DATA PROVIDED:
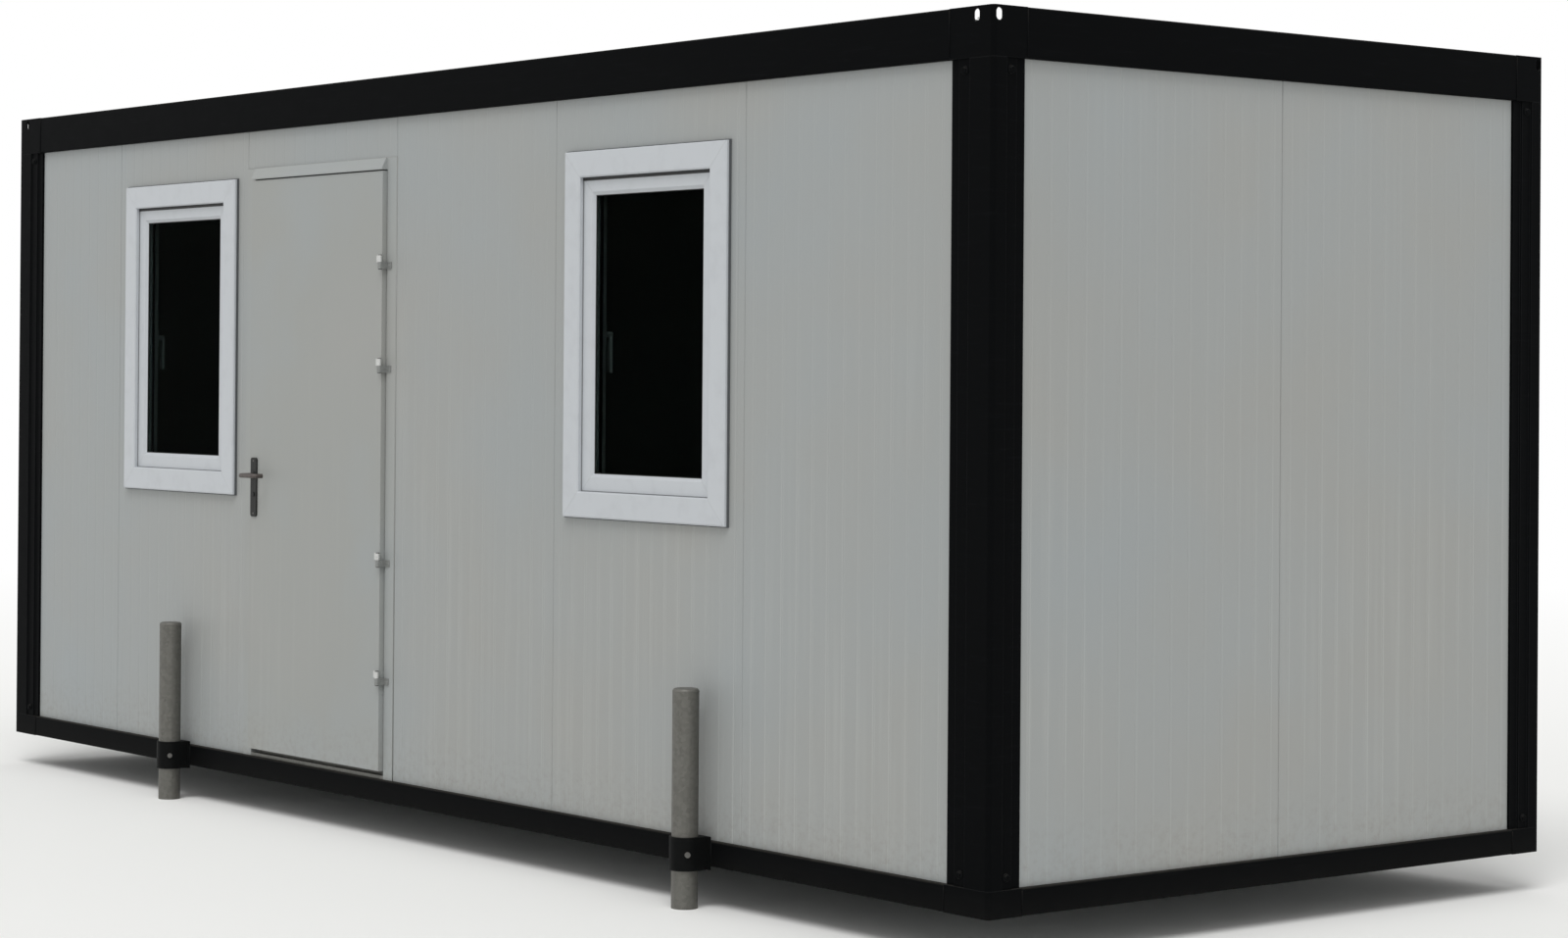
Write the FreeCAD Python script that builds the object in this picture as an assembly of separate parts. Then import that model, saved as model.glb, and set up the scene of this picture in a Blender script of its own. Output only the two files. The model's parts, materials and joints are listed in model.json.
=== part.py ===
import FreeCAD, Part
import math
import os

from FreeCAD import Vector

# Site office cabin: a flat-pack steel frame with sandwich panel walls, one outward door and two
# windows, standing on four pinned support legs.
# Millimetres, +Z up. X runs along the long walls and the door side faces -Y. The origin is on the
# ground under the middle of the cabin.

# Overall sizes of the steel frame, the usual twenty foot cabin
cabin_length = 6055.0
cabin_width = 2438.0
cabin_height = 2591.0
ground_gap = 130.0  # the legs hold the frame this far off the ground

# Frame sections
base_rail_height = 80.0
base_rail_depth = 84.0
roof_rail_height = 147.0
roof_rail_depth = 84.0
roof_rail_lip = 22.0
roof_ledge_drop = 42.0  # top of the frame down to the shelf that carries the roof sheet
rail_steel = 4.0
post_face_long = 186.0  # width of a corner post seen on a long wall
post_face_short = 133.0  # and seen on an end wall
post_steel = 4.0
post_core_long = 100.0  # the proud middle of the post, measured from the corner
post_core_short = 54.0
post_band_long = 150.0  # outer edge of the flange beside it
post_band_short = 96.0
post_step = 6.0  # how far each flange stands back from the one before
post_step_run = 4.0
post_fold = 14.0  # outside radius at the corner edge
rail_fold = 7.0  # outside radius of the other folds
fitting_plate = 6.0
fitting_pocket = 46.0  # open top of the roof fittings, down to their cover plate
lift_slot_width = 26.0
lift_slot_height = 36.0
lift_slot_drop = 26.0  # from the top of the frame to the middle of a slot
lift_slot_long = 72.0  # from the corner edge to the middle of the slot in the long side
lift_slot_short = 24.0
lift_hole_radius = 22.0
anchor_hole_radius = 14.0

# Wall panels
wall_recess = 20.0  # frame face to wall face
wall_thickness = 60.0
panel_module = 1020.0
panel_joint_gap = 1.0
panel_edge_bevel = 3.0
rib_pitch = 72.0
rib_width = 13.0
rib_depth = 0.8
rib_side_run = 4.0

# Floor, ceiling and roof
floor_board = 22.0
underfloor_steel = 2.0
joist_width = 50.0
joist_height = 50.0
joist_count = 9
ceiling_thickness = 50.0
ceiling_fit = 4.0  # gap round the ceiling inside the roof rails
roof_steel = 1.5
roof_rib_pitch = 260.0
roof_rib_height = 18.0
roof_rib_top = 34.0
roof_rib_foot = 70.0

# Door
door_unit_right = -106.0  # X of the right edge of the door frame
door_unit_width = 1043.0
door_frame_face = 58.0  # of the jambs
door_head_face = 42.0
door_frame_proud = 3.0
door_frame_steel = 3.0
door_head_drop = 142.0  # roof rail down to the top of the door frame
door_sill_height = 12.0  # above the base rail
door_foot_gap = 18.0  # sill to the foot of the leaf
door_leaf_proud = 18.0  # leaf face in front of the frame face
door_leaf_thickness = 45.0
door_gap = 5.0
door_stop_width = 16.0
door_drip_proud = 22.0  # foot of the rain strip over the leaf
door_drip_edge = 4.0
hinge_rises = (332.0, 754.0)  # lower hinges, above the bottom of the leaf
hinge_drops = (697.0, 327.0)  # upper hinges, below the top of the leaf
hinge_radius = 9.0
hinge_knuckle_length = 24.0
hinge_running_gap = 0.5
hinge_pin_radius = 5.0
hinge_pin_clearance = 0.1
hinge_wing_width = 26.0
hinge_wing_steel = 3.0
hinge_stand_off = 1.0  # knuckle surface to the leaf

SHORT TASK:
Word for word, write out all of the data above.

EXERCISE SOLUTION:
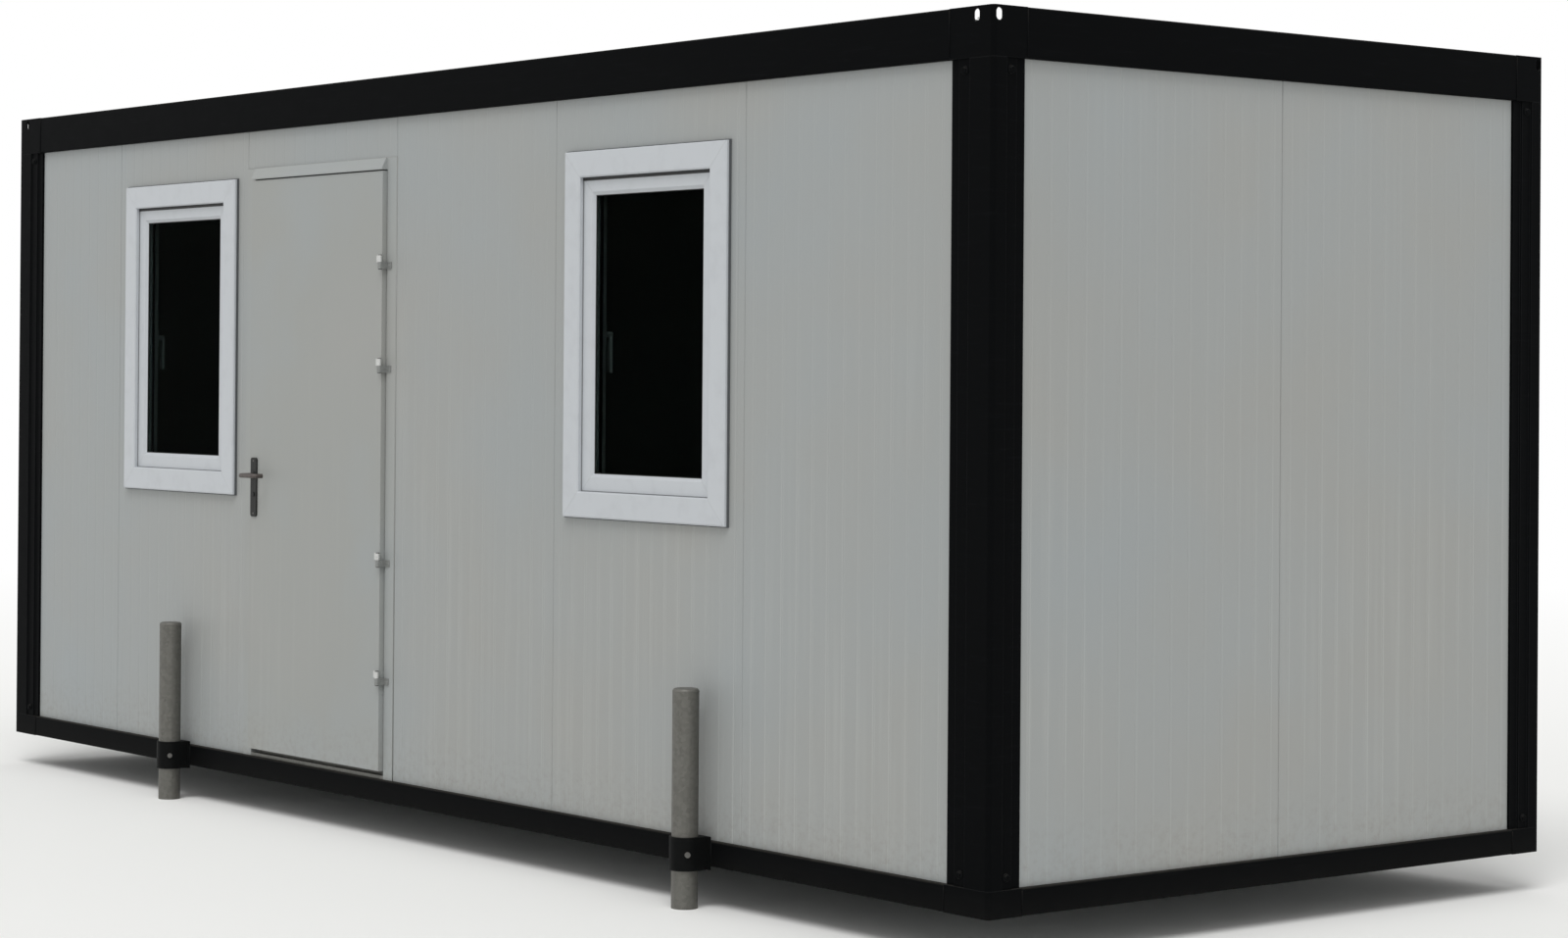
Write the FreeCAD Python script that builds the object in this picture as an assembly of separate parts. Then import that model, saved as model.glb, and set up the scene of this picture in a Blender script of its own. Output only the two files. The model's parts, materials and joints are listed in model.json.
=== part.py ===
import FreeCAD, Part
import math
import os

from FreeCAD import Vector

# Site office cabin: a flat-pack steel frame with sandwich panel walls, one outward door and two
# windows, standing on four pinned support legs.
# Millimetres, +Z up. X runs along the long walls and the door side faces -Y. The origin is on the
# ground under the middle of the cabin.

# Overall sizes of the steel frame, the usual twenty foot cabin
cabin_length = 6055.0
cabin_width = 2438.0
cabin_height = 2591.0
ground_gap = 130.0  # the legs hold the frame this far off the ground

# Frame sections
base_rail_height = 80.0
base_rail_depth = 84.0
roof_rail_height = 147.0
roof_rail_depth = 84.0
roof_rail_lip = 22.0
roof_ledge_drop = 42.0  # top of the frame down to the shelf that carries the roof sheet
rail_steel = 4.0
post_face_long = 186.0  # width of a corner post seen on a long wall
post_face_short = 133.0  # and seen on an end wall
post_steel = 4.0
post_core_long = 100.0  # the proud middle of the post, measured from the corner
post_core_short = 54.0
post_band_long = 150.0  # outer edge of the flange beside it
post_band_short = 96.0
post_step = 6.0  # how far each flange stands back from the one before
post_step_run = 4.0
post_fold = 14.0  # outside radius at the corner edge
rail_fold = 7.0  # outside radius of the other folds
fitting_plate = 6.0
fitting_pocket = 46.0  # open top of the roof fittings, down to their cover plate
lift_slot_width = 26.0
lift_slot_height = 36.0
lift_slot_drop = 26.0  # from the top of the frame to the middle of a slot
lift_slot_long = 72.0  # from the corner edge to the middle of the slot in the long side
lift_slot_short = 24.0
lift_hole_radius = 22.0
anchor_hole_radius = 14.0

# Wall panels
wall_recess = 20.0  # frame face to wall face
wall_thickness = 60.0
panel_module = 1020.0
panel_joint_gap = 1.0
panel_edge_bevel = 3.0
rib_pitch = 72.0
rib_width = 13.0
rib_depth = 0.8
rib_side_run = 4.0

# Floor, ceiling and roof
floor_board = 22.0
underfloor_steel = 2.0
joist_width = 50.0
joist_height = 50.0
joist_count = 9
ceiling_thickness = 50.0
ceiling_fit = 4.0  # gap round the ceiling inside the roof rails
roof_steel = 1.5
roof_rib_pitch = 260.0
roof_rib_height = 18.0
roof_rib_top = 34.0
roof_rib_foot = 70.0

# Door
door_unit_right = -106.0  # X of the right edge of the door frame
door_unit_width = 1043.0
door_frame_face = 58.0  # of the jambs
door_head_face = 42.0
door_frame_proud = 3.0
door_frame_steel = 3.0
door_head_drop = 142.0  # roof rail down to the top of the door frame
door_sill_height = 12.0  # above the base rail
door_foot_gap = 18.0  # sill to the foot of the leaf
door_leaf_proud = 18.0  # leaf face in front of the frame face
door_leaf_thickness = 45.0
door_gap = 5.0
door_stop_width = 16.0
door_drip_proud = 22.0  # foot of the rain strip over the leaf
door_drip_edge = 4.0
hinge_rises = (332.0, 754.0)  # lower hinges, above the bottom of the leaf
hinge_drops = (697.0, 327.0)  # upper hinges, below the top of the leaf
hinge_radius = 9.0
hinge_knuckle_length = 24.0
hinge_running_gap = 0.5
hinge_pin_radius = 5.0
hinge_pin_clearance = 0.1
hinge_wing_width = 26.0
hinge_wing_steel = 3.0
hinge_stand_off = 1.0  # knuckle surface to the leaf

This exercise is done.